Habits Decide Our Futures

F M Alexander’s work centred on the role of habits in our lives.

Alexander is quoted in an article on Habits by Hank Wagner in Agri-View, a magazine for the agricultural community in Wisconsin. This is interesting, as farmers do not often advertise that they have AT lessons, so it is good that they are being introduced to Alexander’s work. The Technique can help all sorts of people cope with stress and problems such as back pain, which are experienced in farming communities as well as by city dwellers. We all have habits that contribute to our various discomforts and, when we learn to recognise them, we can learn how to stop many of them them and to change them. As Alexander stated :
“People do not decide their futures. They decide their habits and their habits decide their futures.” 
 
 
F M Alexander.jpg
F M Alexander 
 
This idea can be hard to believe and often we don’t want to accept just how much we are responsible for our habits and how they influence our way of life. Habits can be formed, for instance, as our response to injury, to our environment and to our own thoughts and feelings. Some people want to claim that a problem ‘is all someone / something else’s fault’, whilst others can get very self-blaming and think ‘it’s all my fault’ when they realise how we form out habits. Neither attitude is very helpful – and both tend to be habits in themselves! Acceptance, without blame, allows us to make changes more easily.
 
Wagner acknowledges that habits can be ‘particularly difficult to give up‘ and one of FM’s well known quotes is ‘Change involves carrying out an activity against the habit of life‘. We need to be willing to allow ourselves to change.
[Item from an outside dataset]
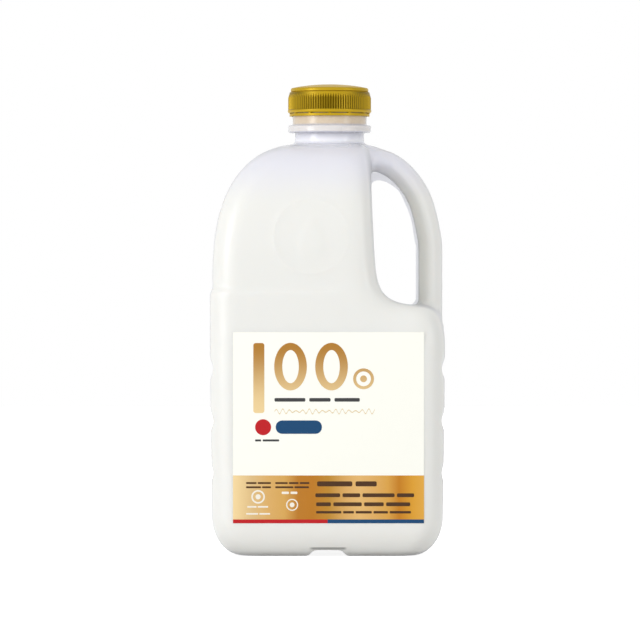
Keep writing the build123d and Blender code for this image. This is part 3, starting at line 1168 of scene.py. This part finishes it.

First we need to inhibit’ or say ‘no’ to our unhelpful habits, then we can then allow ourselves to choose to do something different.
 
The article also cites some research undertaken by University College London into ‘How long does it take to form a habit’ (2009) which concluded that it takes 66 days to form a habit that can be performed automatically. Thinking about the process we go through in AT lessons, that is a lot of saying ‘no’ to old unhelpful habits and ‘yes’ to allowing new habits to take their place. This may help explain to students at least one reason why Alexander lessons are not a ‘Quick ‘Fix’! It takes time to change our habits and this process is helped when you are guided by the AT teacher’s words and gentle hands.